Night is quiet. All I can hear is the machanical wheels turning in the humidifier; and the constant buzzing in my ears. The tiny little buzzing sound is like a group of crikets singing in the faraway bushes. If I don’t pay attention, it can be easily missed.
Then there comes the chatters. It gets so loud sometimes that I would forget where I am or the fact that I was trying to sleep. Some say that my kind is called pathological thinkers, or I am addicted to thinking. Even though I am tortured by the constant over-thinking, it has became a coping mechanism to avoid the potential suffering from pain or losses. It is almost like I pre-worry to avoid worrying? Or pre-stress in order to NOT stress later. It makes no sense, I know. Especially when 99.9% of the imaginary scenarios that I created to pre-combat during these quiet nights would never happen. Or even if I think them through 1000 times from different angles, the stress level would still be the same IF it happens. For example, what if my parents flight get cancelled AGAIN due to COVID? Or, how should I handle the stress after this holiday when I loath my work?

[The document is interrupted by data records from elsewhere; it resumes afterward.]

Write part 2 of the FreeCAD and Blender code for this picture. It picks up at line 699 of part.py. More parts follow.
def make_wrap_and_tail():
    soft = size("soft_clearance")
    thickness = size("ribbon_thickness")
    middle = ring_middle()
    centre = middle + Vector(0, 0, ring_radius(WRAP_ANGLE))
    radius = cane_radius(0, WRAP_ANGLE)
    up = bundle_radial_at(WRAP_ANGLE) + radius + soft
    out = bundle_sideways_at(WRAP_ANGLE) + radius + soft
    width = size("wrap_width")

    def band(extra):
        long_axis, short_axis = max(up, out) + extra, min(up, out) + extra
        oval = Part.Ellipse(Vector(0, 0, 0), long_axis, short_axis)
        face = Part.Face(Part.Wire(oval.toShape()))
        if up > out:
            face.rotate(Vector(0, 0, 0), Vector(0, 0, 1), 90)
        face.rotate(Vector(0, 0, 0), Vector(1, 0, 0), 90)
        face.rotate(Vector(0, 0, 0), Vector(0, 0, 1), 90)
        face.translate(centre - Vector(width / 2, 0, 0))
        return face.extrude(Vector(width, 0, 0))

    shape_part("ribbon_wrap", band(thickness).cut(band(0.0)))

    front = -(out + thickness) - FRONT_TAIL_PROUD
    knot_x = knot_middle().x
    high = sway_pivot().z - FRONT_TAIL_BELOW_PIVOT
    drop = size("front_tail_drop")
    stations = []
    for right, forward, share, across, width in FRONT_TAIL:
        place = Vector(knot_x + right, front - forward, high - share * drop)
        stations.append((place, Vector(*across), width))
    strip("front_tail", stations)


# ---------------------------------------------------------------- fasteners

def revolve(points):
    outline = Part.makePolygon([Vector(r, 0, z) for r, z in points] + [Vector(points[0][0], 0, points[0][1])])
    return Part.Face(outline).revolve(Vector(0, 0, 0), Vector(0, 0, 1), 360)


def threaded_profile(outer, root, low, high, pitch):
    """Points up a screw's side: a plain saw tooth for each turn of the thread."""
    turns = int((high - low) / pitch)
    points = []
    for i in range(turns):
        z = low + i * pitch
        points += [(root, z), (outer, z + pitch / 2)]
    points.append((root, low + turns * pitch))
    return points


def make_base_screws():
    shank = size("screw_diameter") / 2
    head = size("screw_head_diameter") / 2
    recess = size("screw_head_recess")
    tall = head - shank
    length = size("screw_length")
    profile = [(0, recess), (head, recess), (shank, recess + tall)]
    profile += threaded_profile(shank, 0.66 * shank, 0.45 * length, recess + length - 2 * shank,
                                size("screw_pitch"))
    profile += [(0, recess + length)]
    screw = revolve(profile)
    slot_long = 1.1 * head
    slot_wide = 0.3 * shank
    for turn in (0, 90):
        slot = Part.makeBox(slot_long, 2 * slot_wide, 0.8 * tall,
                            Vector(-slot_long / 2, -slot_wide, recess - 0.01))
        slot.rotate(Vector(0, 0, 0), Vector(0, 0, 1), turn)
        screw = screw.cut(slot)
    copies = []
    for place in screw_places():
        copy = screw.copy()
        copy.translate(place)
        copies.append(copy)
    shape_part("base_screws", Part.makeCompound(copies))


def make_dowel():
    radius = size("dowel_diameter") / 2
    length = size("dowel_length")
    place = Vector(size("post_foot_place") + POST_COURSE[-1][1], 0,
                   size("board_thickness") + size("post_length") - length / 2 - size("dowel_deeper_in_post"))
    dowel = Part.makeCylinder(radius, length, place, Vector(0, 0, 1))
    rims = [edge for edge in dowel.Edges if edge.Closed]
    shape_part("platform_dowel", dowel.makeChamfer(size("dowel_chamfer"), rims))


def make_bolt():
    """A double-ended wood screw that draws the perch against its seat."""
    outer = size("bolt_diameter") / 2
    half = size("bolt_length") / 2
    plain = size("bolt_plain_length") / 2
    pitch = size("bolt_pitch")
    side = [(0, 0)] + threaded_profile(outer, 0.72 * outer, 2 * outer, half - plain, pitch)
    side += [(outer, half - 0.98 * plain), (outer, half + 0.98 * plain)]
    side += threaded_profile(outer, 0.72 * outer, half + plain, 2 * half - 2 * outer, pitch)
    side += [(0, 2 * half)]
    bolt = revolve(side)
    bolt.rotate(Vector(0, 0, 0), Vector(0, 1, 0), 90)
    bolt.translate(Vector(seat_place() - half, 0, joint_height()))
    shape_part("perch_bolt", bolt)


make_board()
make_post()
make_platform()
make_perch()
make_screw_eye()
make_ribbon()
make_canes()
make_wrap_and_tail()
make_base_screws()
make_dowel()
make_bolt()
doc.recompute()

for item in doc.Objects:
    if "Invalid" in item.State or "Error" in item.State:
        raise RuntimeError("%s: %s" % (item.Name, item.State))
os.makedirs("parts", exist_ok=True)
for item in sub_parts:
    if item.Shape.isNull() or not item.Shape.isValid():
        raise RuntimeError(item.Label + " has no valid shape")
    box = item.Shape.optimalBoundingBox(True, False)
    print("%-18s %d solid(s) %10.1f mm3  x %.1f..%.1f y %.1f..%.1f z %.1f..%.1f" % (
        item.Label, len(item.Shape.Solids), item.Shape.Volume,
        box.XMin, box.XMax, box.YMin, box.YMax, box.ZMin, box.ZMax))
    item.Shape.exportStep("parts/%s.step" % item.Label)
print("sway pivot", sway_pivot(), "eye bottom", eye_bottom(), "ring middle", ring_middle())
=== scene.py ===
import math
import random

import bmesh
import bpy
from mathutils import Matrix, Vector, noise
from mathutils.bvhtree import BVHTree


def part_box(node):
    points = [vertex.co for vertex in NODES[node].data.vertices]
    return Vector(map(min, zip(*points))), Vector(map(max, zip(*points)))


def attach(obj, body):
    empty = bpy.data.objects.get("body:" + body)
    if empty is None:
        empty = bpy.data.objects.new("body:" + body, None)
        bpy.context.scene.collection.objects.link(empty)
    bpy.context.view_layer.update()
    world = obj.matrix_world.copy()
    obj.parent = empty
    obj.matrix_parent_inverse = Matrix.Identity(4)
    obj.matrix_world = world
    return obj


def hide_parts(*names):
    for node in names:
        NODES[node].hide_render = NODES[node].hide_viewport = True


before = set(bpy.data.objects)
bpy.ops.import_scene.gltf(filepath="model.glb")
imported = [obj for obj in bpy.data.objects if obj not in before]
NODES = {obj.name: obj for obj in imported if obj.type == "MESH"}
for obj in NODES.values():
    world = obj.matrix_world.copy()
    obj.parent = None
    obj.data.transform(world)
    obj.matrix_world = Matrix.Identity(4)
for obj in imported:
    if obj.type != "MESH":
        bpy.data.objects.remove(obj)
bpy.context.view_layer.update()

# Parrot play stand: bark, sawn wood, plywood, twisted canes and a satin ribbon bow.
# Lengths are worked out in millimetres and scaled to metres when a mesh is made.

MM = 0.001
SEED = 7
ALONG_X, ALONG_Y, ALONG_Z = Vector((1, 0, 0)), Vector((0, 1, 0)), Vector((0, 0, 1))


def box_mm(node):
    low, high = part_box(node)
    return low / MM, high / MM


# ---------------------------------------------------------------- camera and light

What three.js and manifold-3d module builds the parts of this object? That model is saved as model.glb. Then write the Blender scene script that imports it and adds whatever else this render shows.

Leave the future stress in the future, shall we? I mean, today was a great day! Another great day. There has been no stress or worry TODAY. Everyone is healthy and happy TODAY. At this moment, when the night is quiet, you can be peaceful because there is nothing for you to handle right at this moment. If I think about it, I made it through this entire 2020 nicely. There were lots of tough times but I made it through them all successfully too! None of the chatters helped me, other than adding unnecessary noise and taking away many nights of sleep.
Shut up thoughts! This is my night! And I choose to have a quiet one today.